Более того, интерес к "чужому"
был скорее всего невольным, тщетно подавляемым, и все же он был.
"Поиски чужого" неизбежно видоизменили "свое". Еврейский мир изменился очень сильно. Мы это
видим и на уровне языка (иврит Библии был почти забыт, говорили в основном на
арамейском, греческом), и на уровне литературных
жанров (еврейско-эллинистические писатели стали использовать греческие жанры
апологий, философских диалогов, драм (например, еврейский драматург - Иезекииль
Трагик во 2 в. до н. э. написал драму "Исход из Египта"). В то же
время греки, благодаря встрече с
еврейской культурой, познакомились через Септуагинту с идеей еврейского
монотеизма, с идеей линейного времени,
направленного из прошлого в будущее, из
этого мира в мир грядущий. Сами греки представляли время цикличным (см.
например, календарные мифы о Персефоне).Таким
образом, мы видим, как события, происходившие в еврейской культуре в течение нескольких
веков на рубеже между двумя эрами, а именно возрождение старых, периферийных
явлений, актуализация священного текста, развитие библейского экзегезиса,
встреча с чужими культурными традициями, привели к возникновению такого
своеобразного жанра, как парафраз, в котором соединились возможности взгляда на
сакральный текст не только изнутри познающей традиции, но и извне. Библейские
сюжеты перестали восприниматься только как "свои", и их попробовали
переосмыслить и трансформировать. Если мы вспомним примеры парафраза в русском
фольклоре, о которых говорилось в самом начале этой работы, то обнаружим, что и
там действуют схожие принципы. Представления о том, что царь Соломон был
русским, а Христос родился в соседней
деревне, - такая же актуализация, приближение в пространстве и во времени
древнего текста, как и приписывание своего повествования авторитетам:
ангелам, Эноху, Соломону, Моисею и др.
Видимо, некоторые механизмы формирования парафраза общие для большинства
культур, хотя, разумеется, существуют и характерные особенности.
Интересно было бы
посмотреть, что происходит с парафразом библейских сюжетов в дальнейшей еврейской литературе. Почему они на
длительное время (до 8 века) исчезают, а потом в изобилии появляются вновь. Те
же сюжеты об Адаме и Еве продолжают развиваться как в еврейской традиции, так и
в Коране, и в христианских книгах, апокрифах и писаниях отцов Церкви.

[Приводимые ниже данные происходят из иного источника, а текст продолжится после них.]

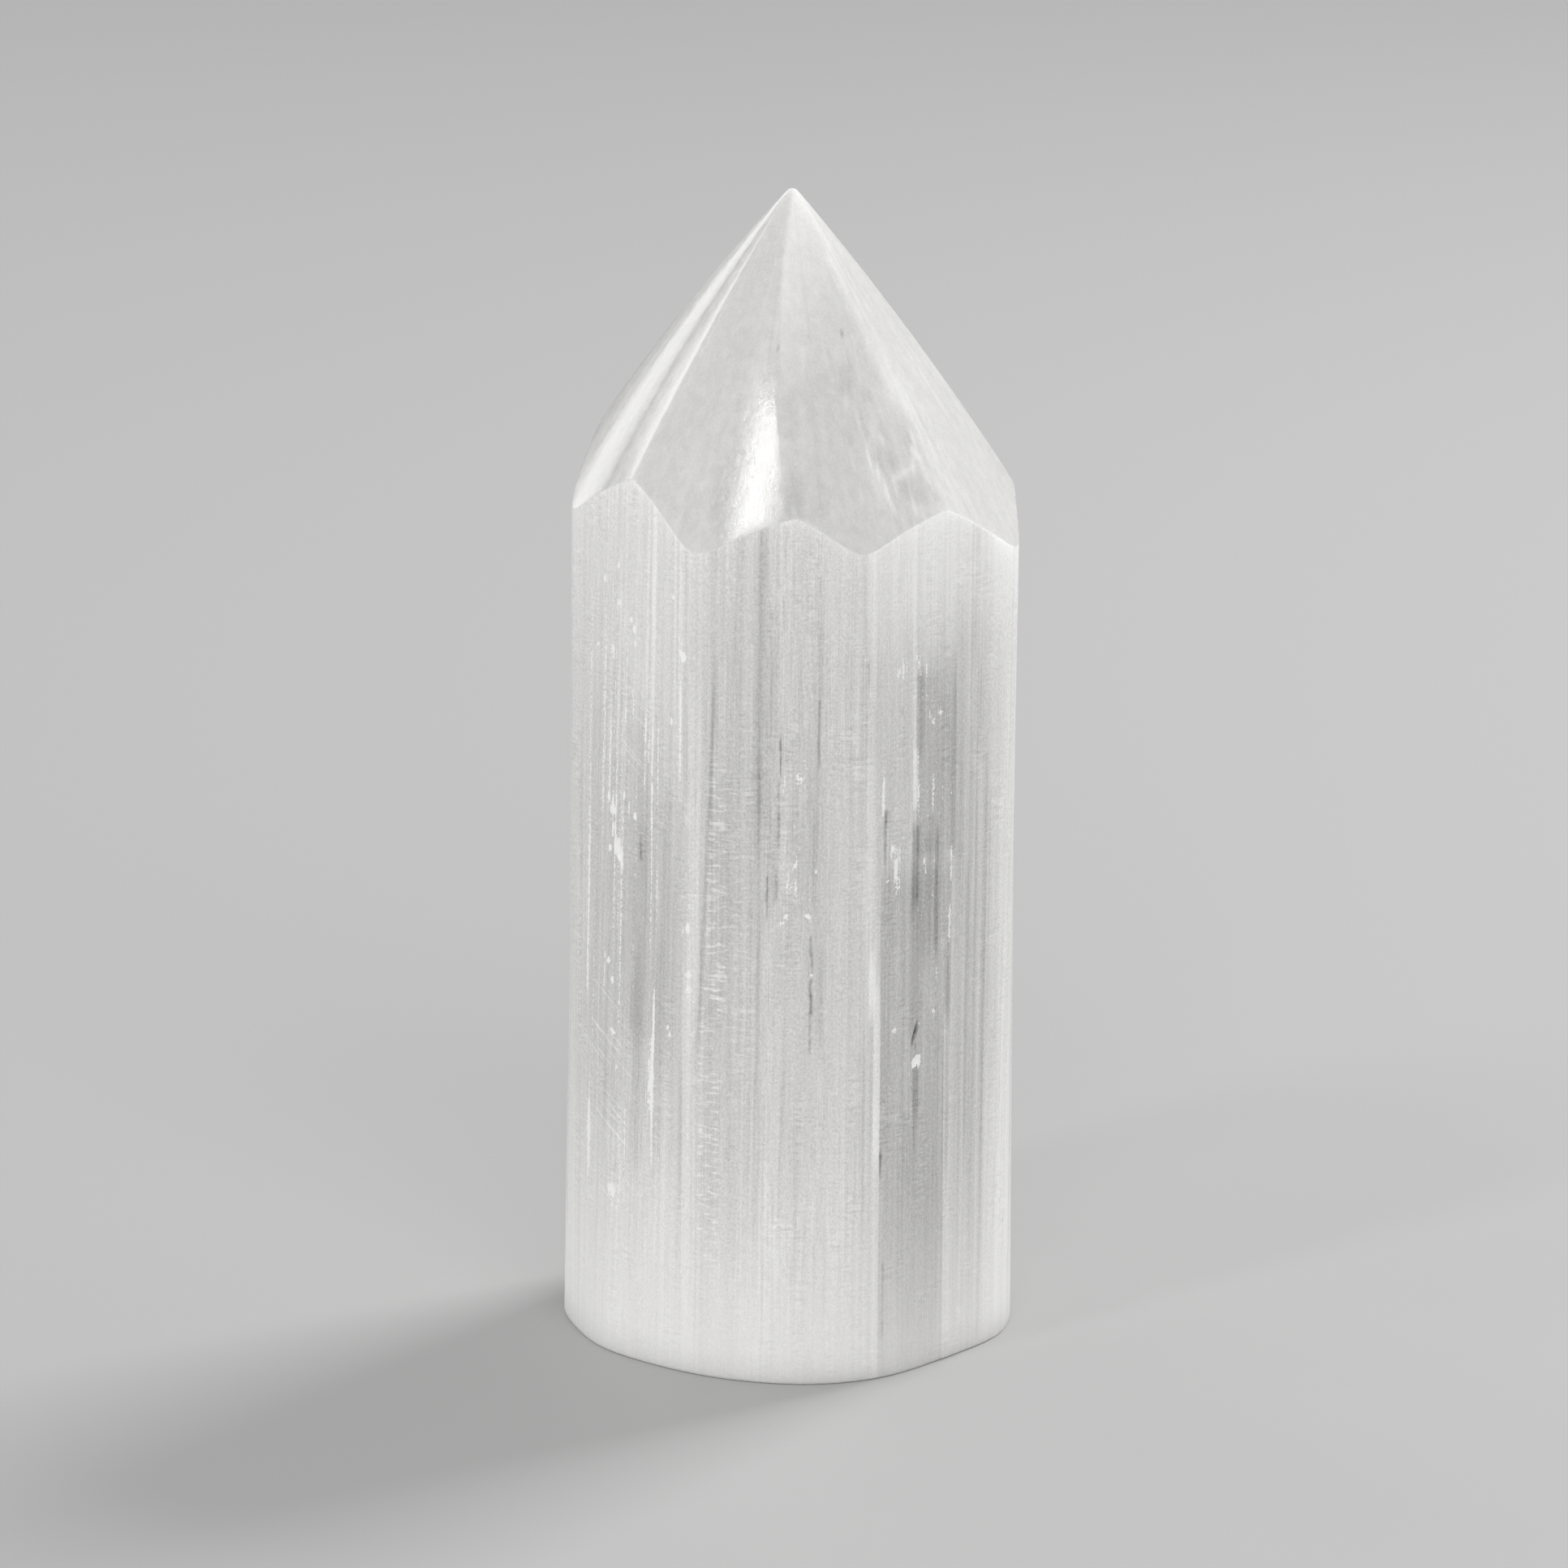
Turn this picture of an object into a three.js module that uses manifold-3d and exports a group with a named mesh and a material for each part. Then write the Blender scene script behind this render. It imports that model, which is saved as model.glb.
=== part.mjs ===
// A selenite point: one upright rod of satin-white gypsum, sawn flat at the foot and ground
// to a seven-sided tip. Millimetres, +Z up. The origin is the middle of the base, and the
// front of the stone faces -Y.
import * as THREE from 'three';
import { mergeVertices } from 'three/addons/utils/BufferGeometryUtils.js';
import Module from 'manifold-3d';

// Overall size
const HEIGHT = 100; // from the base to the worn top
const WORN_TOP = 0.35; // the tip is worn down this far below the point where its faces would meet
const TIP_OFFSET = -0.53; // the point stands this far along X from the axis of the rod

// The rod. Its section is given at two heights, and is blended evenly between them.
const SHOULDER_HEIGHT = 73;
const OUTLINE_POINTS = 144;
const EASED_EDGE = 0.25; // the small slope ground round the foot

// The flats of each section. An azimuth is in degrees from the front, towards +X, and a
// distance is from the axis of the rod to the flat. A higher sharpness turns more tightly
// from one flat to the next.
const SHOULDER_SECTION = {
  sharpness: 44,
  flats: [
    { azimuth: -96, distance: 18.7 },
    { azimuth: -52, distance: 17.85 },
    { azimuth: -12, distance: 19.3 },
    { azimuth: -3, distance: 18.95 },
    { azimuth: 41, distance: 18.3 },
    { azimuth: 47.5, distance: 18.7 },
    { azimuth: 93, distance: 18.75 },
    { azimuth: 125, distance: 19.0 },
    { azimuth: 152, distance: 19.3 },
    { azimuth: 180, distance: 19.0 },
    { azimuth: 208, distance: 19.2 },
    { azimuth: 244.5, distance: 17.0 },
  ],
};
const FOOT_SECTION = {
  sharpness: 20,
  flats: [
    { azimuth: -100, distance: 20.1 },
    { azimuth: -72, distance: 19.3 },
    { azimuth: -40, distance: 19.3 },
    { azimuth: -14, distance: 20.15 },
    { azimuth: 18, distance: 20.5 },
    { azimuth: 50, distance: 18.7 },
    { azimuth: 84, distance: 19.6 },
    { azimuth: 112, distance: 19.5 },
    { azimuth: 150, distance: 19.8 },
    { azimuth: 180, distance: 19.7 },
    { azimuth: 208, distance: 19.6 },
    { azimuth: 236, distance: 18.3 },
  ],
};

// The seven ground faces of the tip. At the top a face moves out by its slope for each
// millimetre down, and its belly makes it steeper the further down it goes.
const TIP_FACES = [
  { azimuth: -74, slope: 0.84, belly: 0.66 },
  { azimuth: -28, slope: 0.875, belly: 0.77 },
  { azimuth: 28.5, slope: 0.773, belly: 0.285 },
  { azimuth: 69.5, slope: 0.79, belly: 0.45 },
  { azimuth: 125, slope: 0.78, belly: 0.45 },
  { azimuth: 178, slope: 0.78, belly: 0.45 },
  { azimuth: 224.5, slope: 0.81, belly: 0.51 },
];
const CROWN = 0.43; // how round a face is across: 0 is flat and 1 is a full cone
// A crowned face is ground as three facets. Each touches the true face where the distance
// sideways from the face's middle is this share of the distance outwards.
const FACET_PLACES = [-0.33, 0, 0.33];
const TIP_FACE_DEPTH = 45; // each face is shaped this far down, past the rod's surface
const TIP_FACE_BENDS = 9; // the belly of a face is made of this many straight lengths
const CLEARANCE = 1; // a cutting block passes the stone by this much
const BLOCK_REACH = 60; // a cutting block is wider than the stone

const wasm = await Module();
wasm.setup();

function radians(degrees) {
  return THREE.MathUtils.degToRad(degrees);
}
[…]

На мой взгляд, парафраз, с одной стороны, служит способом
создания нового, новой формы. Ведь часто именно сюжеты парафразов, а не сами библейские
истории порождали в дальнейшем богатейшие реминисценции в литературных
произведениях последующих веков (вспомним "Потерянный Рай" Мильтона,
"Каина" Байрона, и др.). С другой стороны, парафраз не только трансформирует сюжет, но вместе с тем и
сохраняет его, позволяет приблизить вечный, неизменный сакральный текст к людям, воспринимающим его
в конкретном месте, времени и исторической ситуации.